The electrically contacting portions of switch 100, i.e. contacts 170, 180, 270, and 280 may be plated, clad, or otherwise covered with gold or another minimally corroding material. Because only these surfaces of switch 100 require protection from contact oxidation in low current applications, switch 100 may have the advantage of reducing the cost of producing the switch by decreasing the amount of precious metal required.
In example switch 100, flexible element 150 can be described as forming a pair of cantilever springs; one extending toward terminal 120, and the other extending toward terminal 140, each from a fixed end formed by connection 350. It will be evident to those having skill in the art that switch 100 could be reconfigured as a single-throw switch by eliminating one of the cantilevers and its associated components and geometry within the switch.

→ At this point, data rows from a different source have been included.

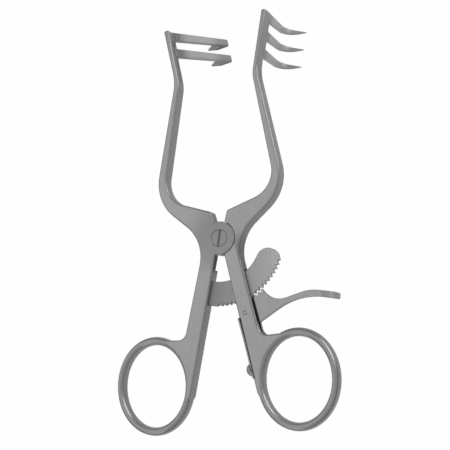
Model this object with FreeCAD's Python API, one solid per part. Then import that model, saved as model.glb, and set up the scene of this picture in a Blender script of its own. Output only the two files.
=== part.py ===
"""Ring-handled self retaining retractor: two arms on a slotted pivot screw, held open by a ratchet.

Frame: the origin is on the pivot axis in the front face of the joint. +Y runs towards the blades,
+X towards the arm that carries the release lever, and +Z out of the front face. The prongs of both
blades point to -Z, into the wound. Squeezing the rings spreads the blades.
"""
import FreeCAD, Part
import math
import os

from FreeCAD import Vector

# Overall plate and joint, millimetres
THICK = 4.6                  # forged plate of both arms, front face to back face
EDGE = 0.65                  # rounding of the plate's edges
BOSS_R = 5.5                 # round half-lap boss of each arm
BOSS_CLEARANCE = 0.15        # round the boss, in the other arm's pocket
LAP_GAP = 0.06               # between the two laps
NOTCH_REACH = 10.3           # relief notch below the left boss, measured from the pivot
NOTCH_DEPTH = 1.4

# Pivot screw
SCREW_HEAD_R = 2.8
SCREW_HEAD_H = 1.15
SCREW_SHANK_R = 1.7
SCREW_RUNNING_FIT = 0.05
SCREW_SINK = 0.05            # head below the front face, end above the back face
SLOT_W = 0.55
SLOT_DEPTH = 0.5
SLOT_TURN = -10.0            # degrees from +Y, clockwise

# Finger rings: an upright ellipse with an oval bar
RING_X, RING_Y = 25.2, -47.1
RING_HALF_W, RING_HALF_H = 11.2, 13.5     # opening
RING_BAR = 2.75                           # width of the bar in the plane of the arms
RING_CROWN_SINK = 0.02                    # crown of the bar below the flat of the shank

# Outline of one arm, as the corners of its straight runs and the radius at each corner
NECK_IN = (1.5, -5.5)
SHOULDER_FOOT = (1.7, 4.6)
SHOULDER = (2.9, 9.1)
SHOULDER_R = 1.0
BELLY_IN, BELLY_IN_R = (20.2, 14.85), 9.0
BELLY_OUT, BELLY_OUT_R = (23.5, 14.6), 14.5
NECK_OUT, NECK_OUT_R = (5.55, -0.55), 13.0
WAIST = (14.25, 54.7)
WAIST_W = 1.8
WAIST_SHEAR = 0.5            # the outer corner of the waist sits this much higher than its middle
WAIST_IN_R, WAIST_OUT_R = 12.0, 16.0
TIP_W = 1.7
TIP_LEAN = 11.0              # degrees that the blade run leans outwards
RIGHT_BLADE, LEFT_BLADE = 21.5, 19.9      # waist to tip
WEB_DROP = 1.9               # the shank's outer corner lies this far below the top of the ring
WEB_FILLET = 3.0

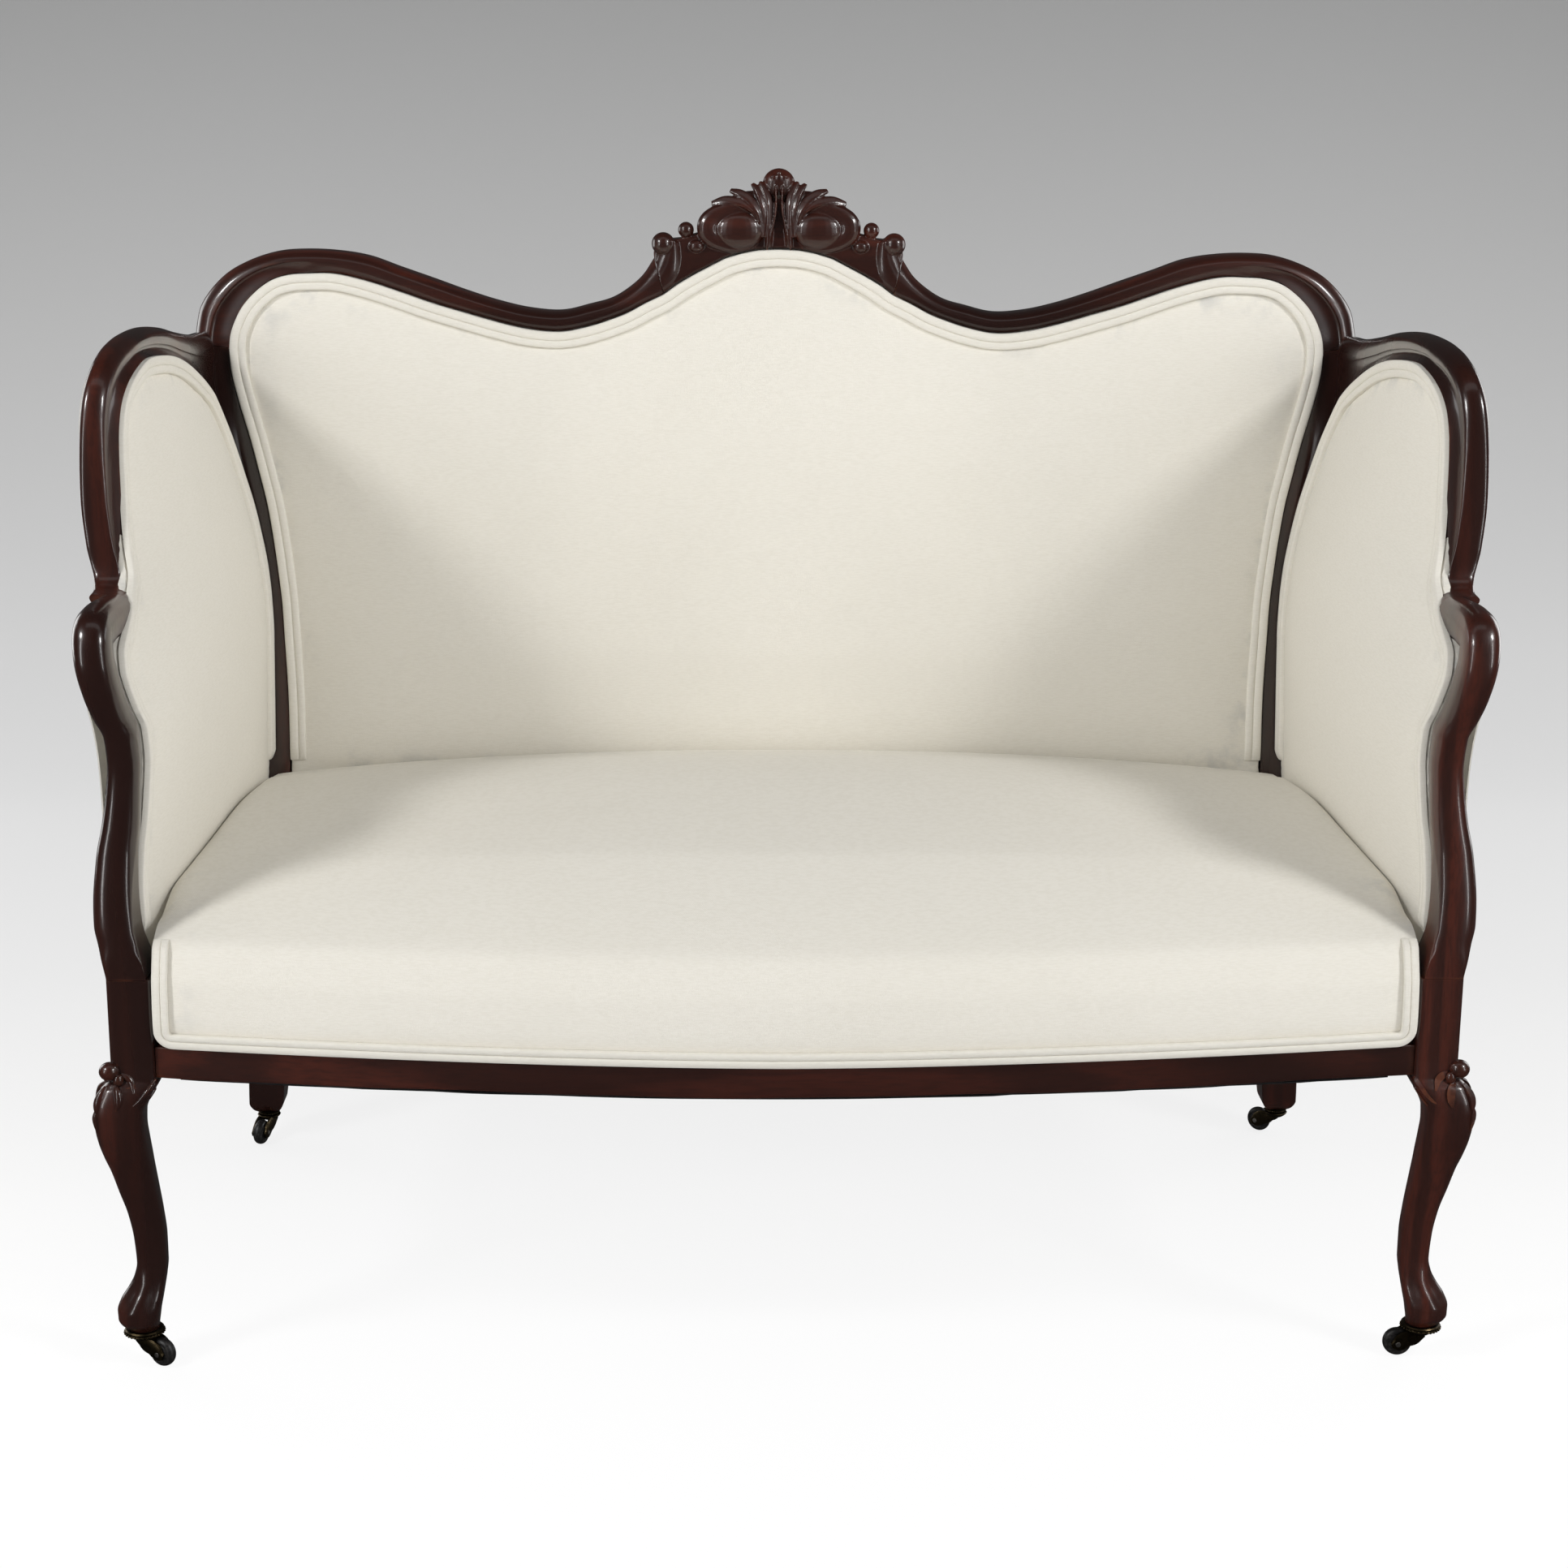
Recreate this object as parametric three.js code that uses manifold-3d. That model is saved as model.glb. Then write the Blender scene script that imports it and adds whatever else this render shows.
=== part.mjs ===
import * as THREE from 'three';
import { mergeVertices } from 'three/addons/utils/BufferGeometryUtils.js';
import Module from 'manifold-3d';

const wasm = await Module();
wasm.setup();

// Driving dimensions in millimetres
const overallHeight = 1018;
const backHalfWidth = 588;
const legAxisHalf = 566;
const backDepth = 490;
const backRakeShare = 0.12;
const railBottom = 271;
const showWood = 28;
const railHeight = 74;
const railThickness = 30;
const railRebate = 10;
const frontBow = 54;
const frontBowPower = 1.6;
const railSetBack = 5;
const legBlock = 38.6;
const blockRise = 16;
const armTop = 679;
const wingTop = 884;
const sideFrameThickness = 30;
const backFrameThickness = 36;
const rearLegSweep = 23;
const rearLegFoot = 33;
const rearLegTaper = 12;
const rakeHeight = 400;
const crestThickness = 30;
const crestBevel = 1.5;
const rearRailSetBack = 4;
const tackingRailBottom = 395;
const tackingRailHeight = 30;
const tackingRailGap = 2;
const cornerBlockLeg = 55;
const cornerBlockBottom = 282;
const cornerBlockHeight = 45;
const seam = 0.3;

// Upholstery sizes
const seatCrownHeight = 91;
const seatCentreRise = 27;
const seatNose = 6;
const seatFaceSwell = 3;
const seatCrownPower = 2.2;
const backCrown = 20;
const sideCrown = 16;
const padDepth = 12;
const pipingWidth = 16;
const pipingHeight = 7;
const clothThickness = 1.4;
const webbingThickness = 2;
const webbingWidth = 50;
const webbingPitch = 120;
const coverThickness = 3;
const coverLap = 8;
const coverStandOff = 1.2;
const backCoverBulge = 4;
const sideCoverBulge = 12;
const backPadBottom = 402;
const sidePipingFoot = 392;
const rearPipingFoot = 426;
const backPipingFoot = 424;
const pipingCorner = 22;
const webbingLap = 16;

// Seat springs
const springWire = 3.6;
const springEndDiameter = 84;
const springWaistDiameter = 52;
const springTurns = 3.5;
const springColumnPitch = 240;
const springRowPitch = 180;
const springFirstRow = 165;

// Castors
const wheelDiameter = 26.6;
const wheelThickness = 10;
const castorTrail = 20;
const frontPlateDiameter = 37;
const rearPlateDiameter = 22;
const plateThickness = 5;
const stemDiameter = 6;
const axleDiameter = 3.5;
const cheekThickness = 2.2;
const hornHeadRadius = 7.4;
const hornHeadHeight = 5;
const runningGap = 0.7;
const castorOffset = 4.5;
const castorAngles = { front_left: -30, front_right: 176, rear_left: -107, rear_right: 139 };

// Counts of steps and sides
const topRailSteps = 24;
const wingSteps = 20;
const armSteps = 20;
const armSides = 12;
const legSides = 12;
const bowSteps = 16;
const cornerSteps = 4;
const coverWingStart = 3;
const wheelSides = 14;
const castorSides = 10;
const springSteps = 8;
const springSides = 3;
const springRows = 2;
const springColumns = 4;

// Datum heights that follow from the driving dimensions
const railTop = railBottom + railHeight;
const legTop = railTop + blockRise;
const halfBlock = legBlock / 2;
const halfSide = sideFrameThickness / 2;
const halfBack = backFrameThickness / 2;

// Finishes
const mahogany = new THREE.MeshStandardMaterial({ color: 0x2a0f0b, roughness: 0.28, metalness: 0 });
const beech = new THREE.MeshStandardMaterial({ color: 0xb98f5f, roughness: 0.7, metalness: 0 });
const ivory = new THREE.MeshStandardMaterial({ color: 0xe9e4d4, roughness: 0.9, metalness: 0 });
const jute = new THREE.MeshStandardMaterial({ color: 0x9c7f52, roughness: 0.95, metalness: 0 });
const blackCloth = new THREE.MeshStandardMaterial({ color: 0x1c1a19, roughness: 0.95, metalness: 0 });
const brass = new THREE.MeshStandardMaterial({ color: 0x6d5127, roughness: 0.4, metalness: 0.9 });
const steel = new THREE.MeshStandardMaterial({ color: 0x8a8a88, roughness: 0.4, metalness: 0.9 });
const composition = new THREE.MeshStandardMaterial({ color: 0x15100e, roughness: 0.25, metalness: 0 });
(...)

Return-assist 155 can be described as another cantilever having a fixed end formed from a free end of the flexible element 150, and having a free end extending toward the connection 350. The free end and sides of return-assist 155 are separated from other portions of flexible element 150 by a gap, cut, and/or slit through flexible element 150, and return-assist 155 may be machined, stamped, etched, or otherwise formed from or with flexible element 150. In alternate configurations, a return-assist may be fabricated from a separate piece (not shown) and attached to flexible element 150.
FIG. 4 is another cross-sectional view of the switch 100 shown in FIG. 1, further illustrating the geometry of flexible element 150.
Although the invention has been described with reference to a particular arrangement of parts, features and the like, these are not intended to exhaust all possible arrangements or features, and indeed many modifications and variations will be ascertainable to those of skill in the art.